Routing by Termination on the Fabric
The first method of SAN routing is best thought of as a proxy server; albeit an extremely smart one. McData Corporation developed a mechanism to connect multiple SAN silos together. When configured appropriately, switches can masquerade as both a target and an initiator, essentially proxying a FC connection between two SAN fabrics. When a port is terminated on a SAN switch, administrators still have the same amount of flexibility when configuring access to LUNs, and in many cases, but not as much security.
Remember the article that covered the differences between hard and soft zones? If we need to ensure a certain amount of security, both against attackers and configuration errors, we prefer to use port-based, or hard zones. When configuring these silo connections, translations, or mappings, as we'll call them, the only choice is to configure WWN based restrictions. While unlikely to cause a problem, it is something to be aware of. Part of a procedure for replacing HBAs usually includes updating WWN mappings on switches and storage arrays, and now you need to make sure "routing" configurations get made aware of any changes too.
Terminating SAN connections on each silo switch is nevertheless advantageous. The likelihood of SAN-wide outages is greatly minimized, and isolating problems can be much quicker in a router environment. SAN routing is also heavily used in geographically dispersed networks to increase the reliability and stability of the network as a whole.
Other Routing Methods
SAN routing can also take the form of various other technologies. It turns out that routing in a SAN is just segmentation, and the routing glue to make it work. It's precisely the same in IP networks, except that there are clear mechanisms for dealing with passing packets between domains: layers and routing protocols. SANs need to segment for the same reasons as IP networks, but with the additional and looming stability issue added in.
Many people view protocol encapsulation and translation as routing. The FC over IP (FCIP) and even the iSCSI protocol are in a sense routing protocols. They enable SAN extensions over larger IP networks without adding to the sprawl of a fabric. These technologies are frequently used in remote SAN replication to a backup site. You certainly wouldn't want to extend an entire fabric to another city, especially when only one device needs connectivity. The iSCSI target is normally hosted on a storage device, so calling it a routing mechanism is a bit of a stretch. Some SAN switches can act as a translator between FC and iSCSI, though, making the role of a router even clearer. In fact, that's the exact same thing an IP node does—take Layer 2 data and add Layer 3, or IP data on top of it.
SAN virtualization gets even hairier. Certain applications of LUN pooling and the subsequent translation into iSCSI are clear-cut candidates for being called routers, but in general, virtualization isn't really routing. Storage virtualization is precisely what the very first method of routing did. When a SAN switch presents its own LUNs, which are in fact hosted on storage array elsewhere, it is creating a virtualized storage device. Virtual LUNs enable some of the more creative ways to go about routing in a SAN fabric, but the concept of virtualization itself isn't really about routing.
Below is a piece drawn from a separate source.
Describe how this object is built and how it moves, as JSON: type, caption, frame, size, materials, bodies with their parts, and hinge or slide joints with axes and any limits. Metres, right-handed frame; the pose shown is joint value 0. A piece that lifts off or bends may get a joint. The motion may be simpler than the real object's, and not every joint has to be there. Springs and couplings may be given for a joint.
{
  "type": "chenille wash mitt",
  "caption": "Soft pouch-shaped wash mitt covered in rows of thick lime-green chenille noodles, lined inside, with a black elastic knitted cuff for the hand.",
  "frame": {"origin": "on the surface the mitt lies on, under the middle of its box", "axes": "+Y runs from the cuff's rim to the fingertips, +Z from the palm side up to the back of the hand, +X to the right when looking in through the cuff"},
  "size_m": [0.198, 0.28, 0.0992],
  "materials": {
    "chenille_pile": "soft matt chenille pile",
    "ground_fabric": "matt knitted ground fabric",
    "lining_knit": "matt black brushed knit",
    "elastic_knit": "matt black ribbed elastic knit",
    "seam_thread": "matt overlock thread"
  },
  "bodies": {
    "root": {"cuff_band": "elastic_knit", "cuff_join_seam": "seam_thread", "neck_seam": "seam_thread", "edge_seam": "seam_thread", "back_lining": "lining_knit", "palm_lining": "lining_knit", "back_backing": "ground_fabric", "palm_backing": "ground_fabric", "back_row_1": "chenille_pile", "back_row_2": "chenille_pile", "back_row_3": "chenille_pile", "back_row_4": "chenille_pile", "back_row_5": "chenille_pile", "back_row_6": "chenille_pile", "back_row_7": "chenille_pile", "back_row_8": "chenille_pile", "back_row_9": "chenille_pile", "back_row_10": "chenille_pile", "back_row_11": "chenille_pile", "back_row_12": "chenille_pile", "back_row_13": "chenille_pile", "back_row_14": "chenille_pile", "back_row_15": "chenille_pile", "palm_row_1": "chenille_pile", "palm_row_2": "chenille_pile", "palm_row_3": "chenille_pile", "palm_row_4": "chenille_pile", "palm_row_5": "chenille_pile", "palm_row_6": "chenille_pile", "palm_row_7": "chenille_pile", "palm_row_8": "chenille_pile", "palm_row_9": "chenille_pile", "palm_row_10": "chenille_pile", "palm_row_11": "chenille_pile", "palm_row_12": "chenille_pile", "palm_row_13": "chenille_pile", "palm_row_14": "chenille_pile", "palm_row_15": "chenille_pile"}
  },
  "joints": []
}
On the other hand, if you stick to the simple definition of routing—segmenting and subsequently gluing parts together—then virtualization as described above is routing. Virtualization takes many other forms, however, such as: LUN pools, remote replication, and snapshots. These other uses of virtualization don't facilitate segmentation of a network.
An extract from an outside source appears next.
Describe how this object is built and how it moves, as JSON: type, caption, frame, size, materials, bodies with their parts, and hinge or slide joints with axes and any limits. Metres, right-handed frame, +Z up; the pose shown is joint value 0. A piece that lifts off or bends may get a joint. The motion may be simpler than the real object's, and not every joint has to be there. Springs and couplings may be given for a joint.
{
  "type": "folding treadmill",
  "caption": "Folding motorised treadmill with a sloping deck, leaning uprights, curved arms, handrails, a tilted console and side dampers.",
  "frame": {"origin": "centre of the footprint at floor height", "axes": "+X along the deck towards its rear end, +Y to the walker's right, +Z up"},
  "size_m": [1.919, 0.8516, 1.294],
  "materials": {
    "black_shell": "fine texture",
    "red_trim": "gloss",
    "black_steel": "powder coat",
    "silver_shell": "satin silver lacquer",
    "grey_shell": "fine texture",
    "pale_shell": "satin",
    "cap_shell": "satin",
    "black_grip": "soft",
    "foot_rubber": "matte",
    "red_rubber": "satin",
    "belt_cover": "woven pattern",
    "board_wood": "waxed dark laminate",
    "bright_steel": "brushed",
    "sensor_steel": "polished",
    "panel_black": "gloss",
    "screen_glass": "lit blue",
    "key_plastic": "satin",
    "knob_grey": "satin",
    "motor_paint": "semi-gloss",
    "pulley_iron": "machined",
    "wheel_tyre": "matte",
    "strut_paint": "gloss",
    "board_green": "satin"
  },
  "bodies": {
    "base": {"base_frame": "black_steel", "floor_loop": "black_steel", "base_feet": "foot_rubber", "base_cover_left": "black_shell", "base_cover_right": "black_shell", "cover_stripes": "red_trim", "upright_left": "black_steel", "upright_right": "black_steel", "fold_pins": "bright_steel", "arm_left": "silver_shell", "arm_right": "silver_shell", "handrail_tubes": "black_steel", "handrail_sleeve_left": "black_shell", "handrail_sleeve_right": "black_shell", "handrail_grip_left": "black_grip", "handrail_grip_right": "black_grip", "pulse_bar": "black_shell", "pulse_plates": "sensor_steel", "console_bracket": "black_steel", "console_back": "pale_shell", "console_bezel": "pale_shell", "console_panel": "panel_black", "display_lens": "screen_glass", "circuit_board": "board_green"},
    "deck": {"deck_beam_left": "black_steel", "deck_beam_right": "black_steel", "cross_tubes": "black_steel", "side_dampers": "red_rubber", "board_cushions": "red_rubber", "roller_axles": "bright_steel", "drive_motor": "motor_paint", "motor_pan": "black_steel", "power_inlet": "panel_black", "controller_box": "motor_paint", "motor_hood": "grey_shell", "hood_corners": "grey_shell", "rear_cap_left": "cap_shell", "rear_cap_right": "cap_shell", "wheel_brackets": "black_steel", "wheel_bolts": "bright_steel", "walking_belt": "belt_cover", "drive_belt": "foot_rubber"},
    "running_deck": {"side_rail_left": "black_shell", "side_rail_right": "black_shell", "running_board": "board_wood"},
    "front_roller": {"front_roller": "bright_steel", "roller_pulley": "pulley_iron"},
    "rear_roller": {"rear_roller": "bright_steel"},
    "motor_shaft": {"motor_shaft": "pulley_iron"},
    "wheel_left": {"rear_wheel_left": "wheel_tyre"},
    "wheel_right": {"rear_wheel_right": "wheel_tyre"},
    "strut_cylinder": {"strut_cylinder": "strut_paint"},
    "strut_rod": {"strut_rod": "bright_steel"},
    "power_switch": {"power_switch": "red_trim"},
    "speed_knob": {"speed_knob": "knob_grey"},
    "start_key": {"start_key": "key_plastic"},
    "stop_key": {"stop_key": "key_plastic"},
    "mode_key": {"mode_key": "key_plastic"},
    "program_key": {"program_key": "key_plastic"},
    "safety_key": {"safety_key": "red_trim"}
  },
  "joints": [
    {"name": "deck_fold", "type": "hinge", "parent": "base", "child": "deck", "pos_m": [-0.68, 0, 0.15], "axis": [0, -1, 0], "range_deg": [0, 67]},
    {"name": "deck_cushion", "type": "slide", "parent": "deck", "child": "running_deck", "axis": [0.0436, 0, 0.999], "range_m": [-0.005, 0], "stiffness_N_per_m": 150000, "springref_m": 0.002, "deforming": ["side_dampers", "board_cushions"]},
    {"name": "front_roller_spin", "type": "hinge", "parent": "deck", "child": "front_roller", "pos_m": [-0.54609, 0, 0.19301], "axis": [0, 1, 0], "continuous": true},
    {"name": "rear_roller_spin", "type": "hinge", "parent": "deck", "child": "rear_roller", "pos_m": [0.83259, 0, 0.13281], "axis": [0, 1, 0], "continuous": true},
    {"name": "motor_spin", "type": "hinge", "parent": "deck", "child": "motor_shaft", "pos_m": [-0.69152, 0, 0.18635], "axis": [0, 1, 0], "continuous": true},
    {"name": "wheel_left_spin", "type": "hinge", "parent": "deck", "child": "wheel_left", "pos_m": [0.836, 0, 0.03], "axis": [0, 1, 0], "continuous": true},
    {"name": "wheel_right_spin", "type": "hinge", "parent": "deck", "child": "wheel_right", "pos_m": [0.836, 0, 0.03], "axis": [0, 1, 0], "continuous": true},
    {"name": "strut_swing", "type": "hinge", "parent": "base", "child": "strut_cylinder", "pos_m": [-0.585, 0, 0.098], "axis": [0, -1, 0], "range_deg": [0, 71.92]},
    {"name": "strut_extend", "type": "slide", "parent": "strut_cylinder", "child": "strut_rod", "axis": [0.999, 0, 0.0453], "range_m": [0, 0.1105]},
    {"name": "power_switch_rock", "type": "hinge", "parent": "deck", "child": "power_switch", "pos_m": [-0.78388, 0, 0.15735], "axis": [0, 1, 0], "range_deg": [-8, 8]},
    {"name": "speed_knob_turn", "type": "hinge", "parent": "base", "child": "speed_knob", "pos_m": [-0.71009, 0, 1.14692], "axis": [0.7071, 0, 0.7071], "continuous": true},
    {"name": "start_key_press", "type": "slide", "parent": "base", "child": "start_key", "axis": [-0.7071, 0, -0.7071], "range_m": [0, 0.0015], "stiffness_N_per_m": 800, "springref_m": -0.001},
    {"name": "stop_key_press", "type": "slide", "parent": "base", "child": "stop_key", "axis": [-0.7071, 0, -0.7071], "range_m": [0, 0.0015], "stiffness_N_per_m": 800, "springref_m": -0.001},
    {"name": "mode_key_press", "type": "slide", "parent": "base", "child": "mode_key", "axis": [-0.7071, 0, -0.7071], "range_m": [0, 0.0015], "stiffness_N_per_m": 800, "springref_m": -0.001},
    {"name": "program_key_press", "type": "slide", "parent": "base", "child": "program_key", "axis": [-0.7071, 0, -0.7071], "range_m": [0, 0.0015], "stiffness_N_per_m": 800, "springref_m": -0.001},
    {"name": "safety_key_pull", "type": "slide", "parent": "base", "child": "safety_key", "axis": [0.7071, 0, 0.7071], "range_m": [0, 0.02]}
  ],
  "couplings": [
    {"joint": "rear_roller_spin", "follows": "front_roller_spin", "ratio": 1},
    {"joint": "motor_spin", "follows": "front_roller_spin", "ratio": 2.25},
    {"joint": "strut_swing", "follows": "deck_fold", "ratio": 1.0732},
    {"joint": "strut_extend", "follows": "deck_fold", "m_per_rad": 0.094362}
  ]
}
Yes, it is confusing. There's no routing, even though practice has proven it to be necessary. Tricky segmenting, piecemeal glued together with virtualized LUNs is all we really need. When real routing is needed, for instance, when you need to ship FC packets across the Internet, we simply use IP. It works, so why not just use existing routing infrastructure. Long distances imply high latency anyway, so the main speed benefits of an FC SAN (block-level access and the avoidance of protocol encapsulation) aren't as meaningful.